## BEGIN Stored records

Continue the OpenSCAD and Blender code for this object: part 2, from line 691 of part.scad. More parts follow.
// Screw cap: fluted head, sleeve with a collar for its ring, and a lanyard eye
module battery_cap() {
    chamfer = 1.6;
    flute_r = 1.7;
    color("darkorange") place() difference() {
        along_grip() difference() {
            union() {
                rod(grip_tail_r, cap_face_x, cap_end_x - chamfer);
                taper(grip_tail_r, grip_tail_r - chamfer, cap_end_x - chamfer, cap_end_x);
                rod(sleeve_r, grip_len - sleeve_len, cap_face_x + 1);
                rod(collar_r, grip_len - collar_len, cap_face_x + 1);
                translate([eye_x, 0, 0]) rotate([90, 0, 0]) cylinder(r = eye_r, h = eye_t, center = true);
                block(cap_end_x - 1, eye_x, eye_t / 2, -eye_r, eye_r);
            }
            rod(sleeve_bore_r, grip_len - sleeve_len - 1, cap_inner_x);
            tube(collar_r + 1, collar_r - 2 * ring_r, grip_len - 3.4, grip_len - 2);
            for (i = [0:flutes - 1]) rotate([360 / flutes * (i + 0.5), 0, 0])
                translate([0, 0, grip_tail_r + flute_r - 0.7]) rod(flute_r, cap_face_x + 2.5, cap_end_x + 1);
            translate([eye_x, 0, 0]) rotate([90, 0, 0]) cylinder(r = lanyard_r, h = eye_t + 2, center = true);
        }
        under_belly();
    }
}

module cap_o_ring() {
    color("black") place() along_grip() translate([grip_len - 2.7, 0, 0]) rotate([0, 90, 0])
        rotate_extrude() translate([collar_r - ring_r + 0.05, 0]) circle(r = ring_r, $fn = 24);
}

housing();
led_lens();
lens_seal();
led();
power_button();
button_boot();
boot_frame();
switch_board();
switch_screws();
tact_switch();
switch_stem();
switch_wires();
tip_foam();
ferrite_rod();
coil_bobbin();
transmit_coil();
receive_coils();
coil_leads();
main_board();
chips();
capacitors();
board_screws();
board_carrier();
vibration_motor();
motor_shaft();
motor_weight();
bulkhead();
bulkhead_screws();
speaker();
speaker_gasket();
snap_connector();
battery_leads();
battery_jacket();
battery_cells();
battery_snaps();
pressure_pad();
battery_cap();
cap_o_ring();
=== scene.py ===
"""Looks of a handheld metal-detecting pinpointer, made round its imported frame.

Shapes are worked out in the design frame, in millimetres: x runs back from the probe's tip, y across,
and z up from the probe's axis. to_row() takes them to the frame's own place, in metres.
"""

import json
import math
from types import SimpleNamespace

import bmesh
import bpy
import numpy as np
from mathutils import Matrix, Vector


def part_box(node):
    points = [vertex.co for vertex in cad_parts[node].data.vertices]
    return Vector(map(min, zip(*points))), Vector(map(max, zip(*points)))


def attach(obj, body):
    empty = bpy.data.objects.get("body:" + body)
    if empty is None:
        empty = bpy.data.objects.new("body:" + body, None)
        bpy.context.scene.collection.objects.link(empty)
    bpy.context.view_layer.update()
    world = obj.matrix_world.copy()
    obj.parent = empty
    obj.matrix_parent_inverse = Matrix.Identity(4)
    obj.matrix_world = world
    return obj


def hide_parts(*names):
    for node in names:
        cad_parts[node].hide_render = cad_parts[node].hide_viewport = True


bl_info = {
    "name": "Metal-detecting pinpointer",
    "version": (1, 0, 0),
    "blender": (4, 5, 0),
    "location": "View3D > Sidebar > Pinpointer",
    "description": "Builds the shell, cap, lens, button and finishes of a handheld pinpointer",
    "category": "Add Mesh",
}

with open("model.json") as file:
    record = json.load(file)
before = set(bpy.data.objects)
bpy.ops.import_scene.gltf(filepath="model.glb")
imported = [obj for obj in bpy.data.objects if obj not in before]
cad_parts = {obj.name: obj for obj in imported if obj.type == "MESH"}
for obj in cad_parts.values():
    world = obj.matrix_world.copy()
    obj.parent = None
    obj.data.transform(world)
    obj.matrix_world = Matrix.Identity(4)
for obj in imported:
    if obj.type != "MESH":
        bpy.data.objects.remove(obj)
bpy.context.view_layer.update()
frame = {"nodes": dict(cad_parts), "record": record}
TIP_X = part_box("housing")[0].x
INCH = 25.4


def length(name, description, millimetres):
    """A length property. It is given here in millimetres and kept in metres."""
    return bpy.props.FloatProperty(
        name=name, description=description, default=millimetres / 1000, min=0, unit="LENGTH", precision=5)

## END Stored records
## BEGIN Stored records

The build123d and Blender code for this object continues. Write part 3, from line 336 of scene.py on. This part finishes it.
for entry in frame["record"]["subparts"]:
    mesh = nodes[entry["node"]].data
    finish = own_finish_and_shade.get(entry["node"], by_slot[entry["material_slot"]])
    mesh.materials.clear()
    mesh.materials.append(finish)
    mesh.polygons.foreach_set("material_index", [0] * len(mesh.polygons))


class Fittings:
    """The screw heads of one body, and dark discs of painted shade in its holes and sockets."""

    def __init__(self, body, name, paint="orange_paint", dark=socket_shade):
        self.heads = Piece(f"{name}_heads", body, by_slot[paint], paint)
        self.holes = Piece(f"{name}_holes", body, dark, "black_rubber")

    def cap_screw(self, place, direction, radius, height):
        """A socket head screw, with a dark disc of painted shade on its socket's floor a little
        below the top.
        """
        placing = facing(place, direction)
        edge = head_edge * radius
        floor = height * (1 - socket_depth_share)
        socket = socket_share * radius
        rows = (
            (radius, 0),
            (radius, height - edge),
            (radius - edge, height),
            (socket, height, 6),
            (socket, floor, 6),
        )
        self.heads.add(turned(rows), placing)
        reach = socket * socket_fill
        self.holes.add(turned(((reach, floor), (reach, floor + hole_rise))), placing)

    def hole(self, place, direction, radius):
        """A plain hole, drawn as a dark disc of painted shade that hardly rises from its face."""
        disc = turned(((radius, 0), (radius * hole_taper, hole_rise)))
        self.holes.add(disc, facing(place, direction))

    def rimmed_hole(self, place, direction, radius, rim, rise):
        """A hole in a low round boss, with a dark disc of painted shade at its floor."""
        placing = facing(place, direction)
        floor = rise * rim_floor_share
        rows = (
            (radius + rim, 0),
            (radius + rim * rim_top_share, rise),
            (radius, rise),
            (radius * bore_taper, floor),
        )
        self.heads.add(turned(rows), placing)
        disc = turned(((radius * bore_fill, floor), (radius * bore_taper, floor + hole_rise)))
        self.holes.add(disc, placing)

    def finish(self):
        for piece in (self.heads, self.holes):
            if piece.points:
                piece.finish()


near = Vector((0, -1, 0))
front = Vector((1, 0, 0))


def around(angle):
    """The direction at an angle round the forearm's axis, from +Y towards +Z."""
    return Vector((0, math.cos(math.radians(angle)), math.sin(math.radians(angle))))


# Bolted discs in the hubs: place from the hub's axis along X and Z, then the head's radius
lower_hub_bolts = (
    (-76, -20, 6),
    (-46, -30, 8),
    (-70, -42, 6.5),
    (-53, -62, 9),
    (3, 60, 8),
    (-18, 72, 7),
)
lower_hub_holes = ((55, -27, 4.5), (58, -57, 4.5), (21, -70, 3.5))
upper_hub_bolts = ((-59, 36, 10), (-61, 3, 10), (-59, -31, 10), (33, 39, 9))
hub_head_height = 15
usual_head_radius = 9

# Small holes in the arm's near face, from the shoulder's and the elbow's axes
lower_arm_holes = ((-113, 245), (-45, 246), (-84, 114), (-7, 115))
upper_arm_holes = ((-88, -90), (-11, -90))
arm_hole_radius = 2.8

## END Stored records

Required task ->
Only the lines from the line with "vibration_motor();" to the line with "cad_parts[node].hide_render = cad_parts[node].hide_viewport", inclusive, are to be printed, exactly as they appear.

Worked solution ->
vibration_motor();
motor_shaft();
motor_weight();
bulkhead();
bulkhead_screws();
speaker();
speaker_gasket();
snap_connector();
battery_leads();
battery_jacket();
battery_cells();
battery_snaps();
pressure_pad();
battery_cap();
cap_o_ring();
=== scene.py ===
"""Looks of a handheld metal-detecting pinpointer, made round its imported frame.

Shapes are worked out in the design frame, in millimetres: x runs back from the probe's tip, y across,
and z up from the probe's axis. to_row() takes them to the frame's own place, in metres.
"""

import json
import math
from types import SimpleNamespace

import bmesh
import bpy
import numpy as np
from mathutils import Matrix, Vector


def part_box(node):
    points = [vertex.co for vertex in cad_parts[node].data.vertices]
    return Vector(map(min, zip(*points))), Vector(map(max, zip(*points)))


def attach(obj, body):
    empty = bpy.data.objects.get("body:" + body)
    if empty is None:
        empty = bpy.data.objects.new("body:" + body, None)
        bpy.context.scene.collection.objects.link(empty)
    bpy.context.view_layer.update()
    world = obj.matrix_world.copy()
    obj.parent = empty
    obj.matrix_parent_inverse = Matrix.Identity(4)
    obj.matrix_world = world
    return obj


def hide_parts(*names):
    for node in names:
        cad_parts[node].hide_render = cad_parts[node].hide_viewport = True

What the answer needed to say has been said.